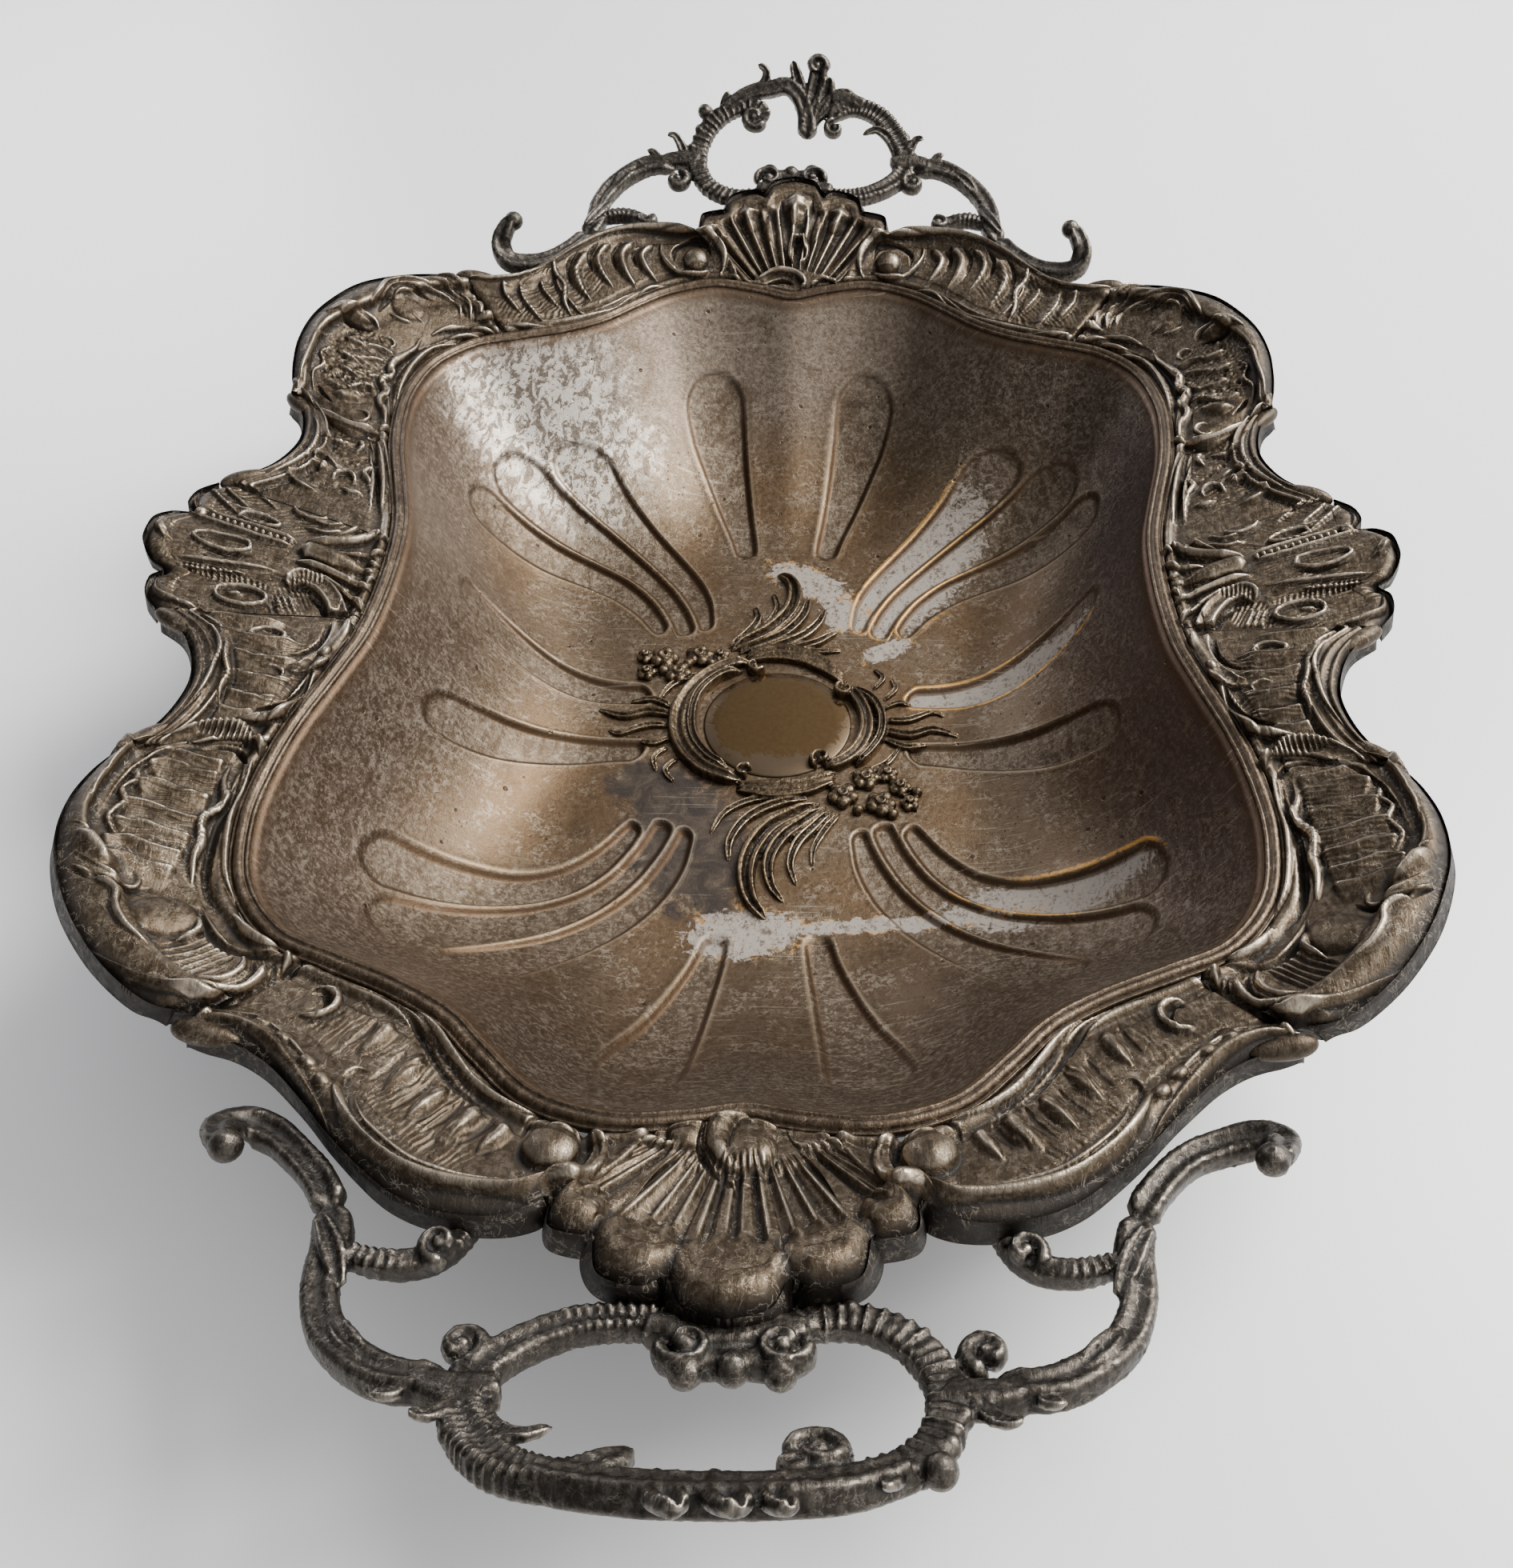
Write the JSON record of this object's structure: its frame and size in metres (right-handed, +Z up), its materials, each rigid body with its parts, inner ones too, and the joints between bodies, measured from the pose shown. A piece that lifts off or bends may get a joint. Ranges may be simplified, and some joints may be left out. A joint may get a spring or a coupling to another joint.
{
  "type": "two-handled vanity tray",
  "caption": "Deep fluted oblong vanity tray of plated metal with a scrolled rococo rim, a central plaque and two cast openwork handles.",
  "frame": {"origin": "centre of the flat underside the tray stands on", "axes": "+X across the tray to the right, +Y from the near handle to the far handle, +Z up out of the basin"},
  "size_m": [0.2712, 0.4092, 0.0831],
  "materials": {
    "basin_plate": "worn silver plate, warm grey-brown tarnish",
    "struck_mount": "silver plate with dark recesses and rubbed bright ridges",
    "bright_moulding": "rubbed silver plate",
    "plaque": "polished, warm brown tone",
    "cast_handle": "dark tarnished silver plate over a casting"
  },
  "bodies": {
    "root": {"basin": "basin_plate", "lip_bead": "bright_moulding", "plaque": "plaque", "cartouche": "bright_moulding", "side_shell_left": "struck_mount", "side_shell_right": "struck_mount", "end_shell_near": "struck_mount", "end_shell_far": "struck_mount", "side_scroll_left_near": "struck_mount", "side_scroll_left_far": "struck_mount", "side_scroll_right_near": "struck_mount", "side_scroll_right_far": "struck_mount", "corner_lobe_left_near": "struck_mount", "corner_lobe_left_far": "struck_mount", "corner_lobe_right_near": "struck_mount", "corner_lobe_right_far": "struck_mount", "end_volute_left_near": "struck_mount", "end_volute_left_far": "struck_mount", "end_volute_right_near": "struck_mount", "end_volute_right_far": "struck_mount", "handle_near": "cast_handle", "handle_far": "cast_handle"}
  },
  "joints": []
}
* * * * * * *
■ **PROBLEM DETAILS**:
Give back the whole listing, word for word.

■ **CORRECT RESPONSE**:
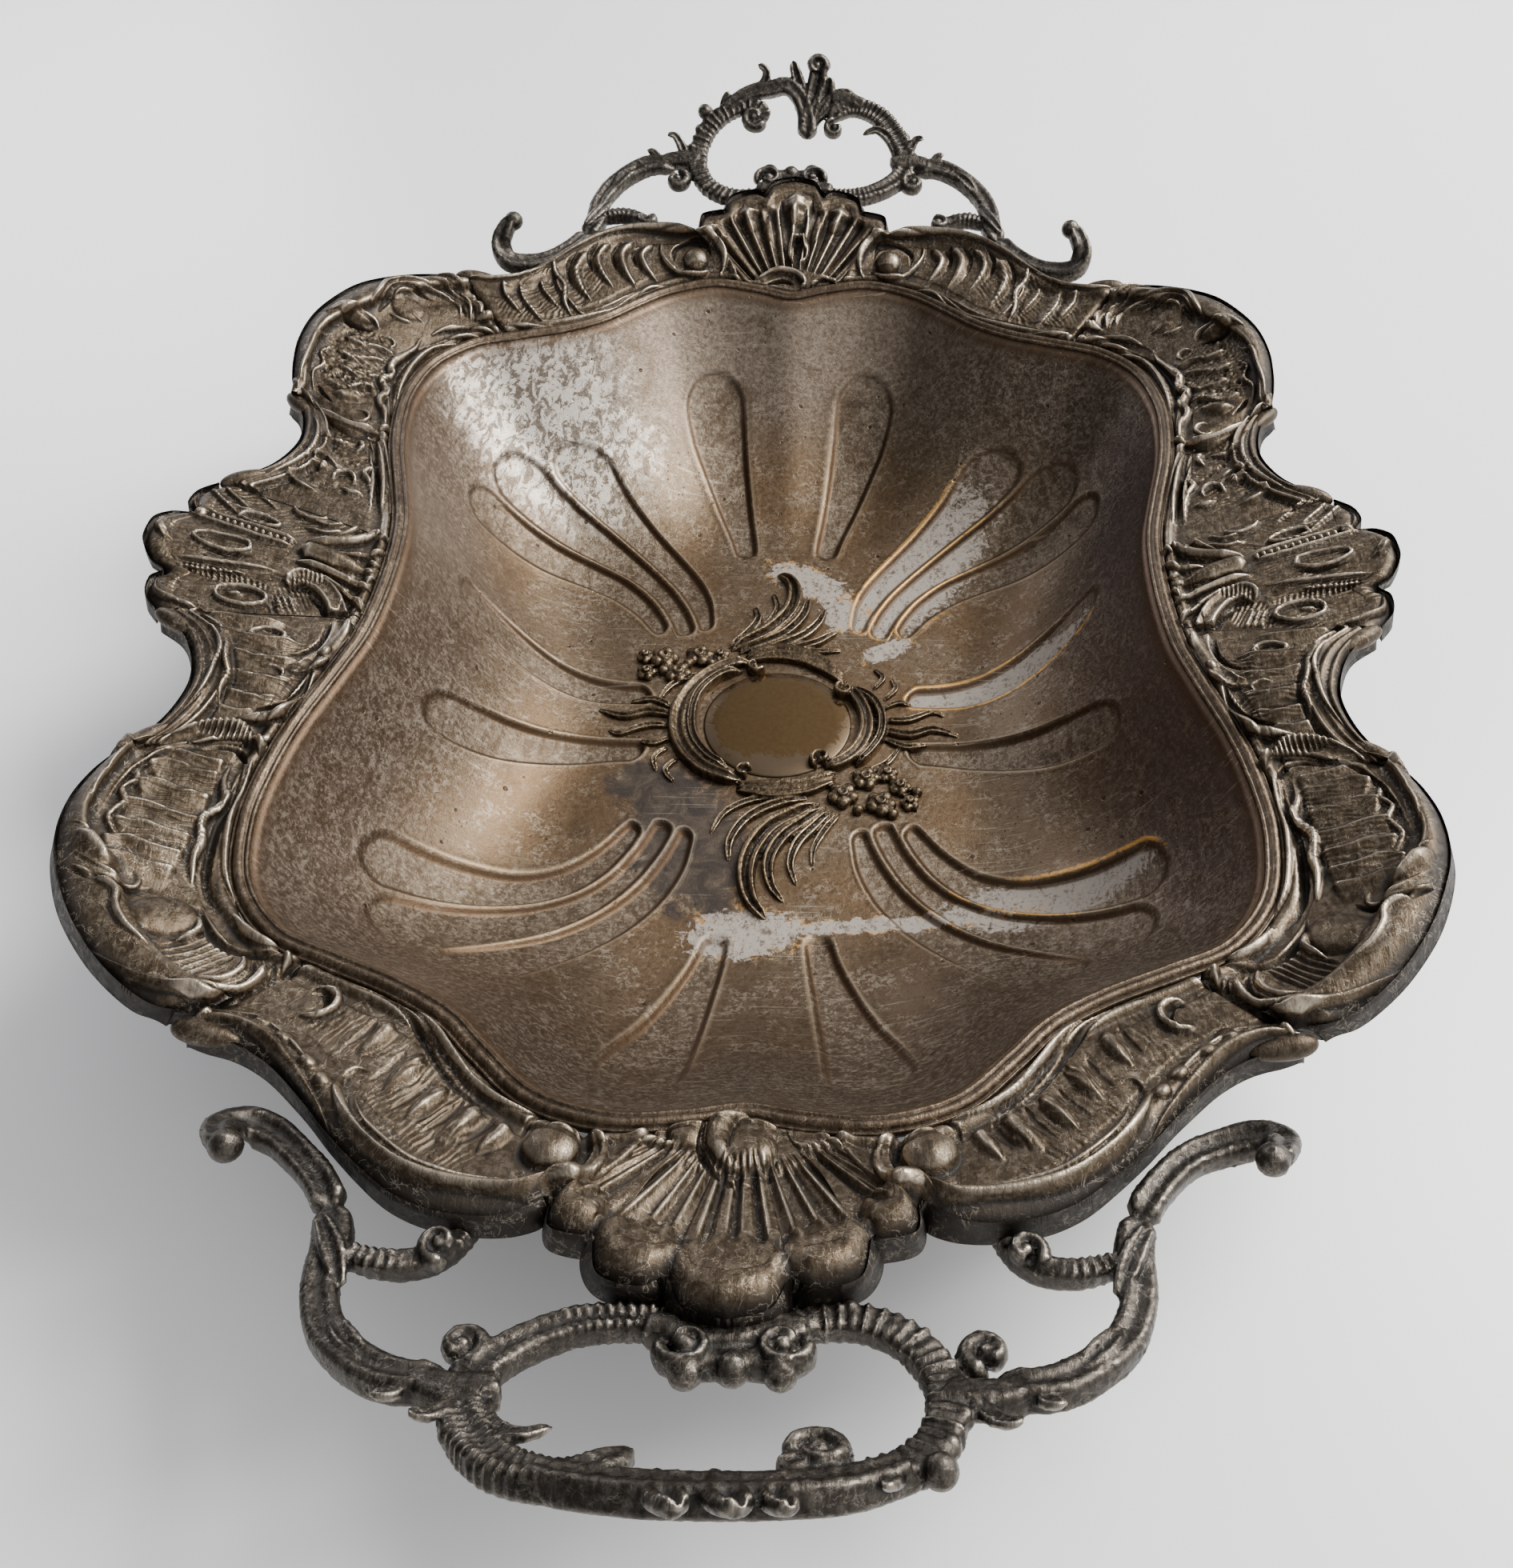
Write the JSON record of this object's structure: its frame and size in metres (right-handed, +Z up), its materials, each rigid body with its parts, inner ones too, and the joints between bodies, measured from the pose shown. A piece that lifts off or bends may get a joint. Ranges may be simplified, and some joints may be left out. A joint may get a spring or a coupling to another joint.
{
  "type": "two-handled vanity tray",
  "caption": "Deep fluted oblong vanity tray of plated metal with a scrolled rococo rim, a central plaque and two cast openwork handles.",
  "frame": {"origin": "centre of the flat underside the tray stands on", "axes": "+X across the tray to the right, +Y from the near handle to the far handle, +Z up out of the basin"},
  "size_m": [0.2712, 0.4092, 0.0831],
  "materials": {
    "basin_plate": "worn silver plate, warm grey-brown tarnish",
    "struck_mount": "silver plate with dark recesses and rubbed bright ridges",
    "bright_moulding": "rubbed silver plate",
    "plaque": "polished, warm brown tone",
    "cast_handle": "dark tarnished silver plate over a casting"
  },
  "bodies": {
    "root": {"basin": "basin_plate", "lip_bead": "bright_moulding", "plaque": "plaque", "cartouche": "bright_moulding", "side_shell_left": "struck_mount", "side_shell_right": "struck_mount", "end_shell_near": "struck_mount", "end_shell_far": "struck_mount", "side_scroll_left_near": "struck_mount", "side_scroll_left_far": "struck_mount", "side_scroll_right_near": "struck_mount", "side_scroll_right_far": "struck_mount", "corner_lobe_left_near": "struck_mount", "corner_lobe_left_far": "struck_mount", "corner_lobe_right_near": "struck_mount", "corner_lobe_right_far": "struck_mount", "end_volute_left_near": "struck_mount", "end_volute_left_far": "struck_mount", "end_volute_right_near": "struck_mount", "end_volute_right_far": "struck_mount", "handle_near": "cast_handle", "handle_far": "cast_handle"}
  },
  "joints": []
}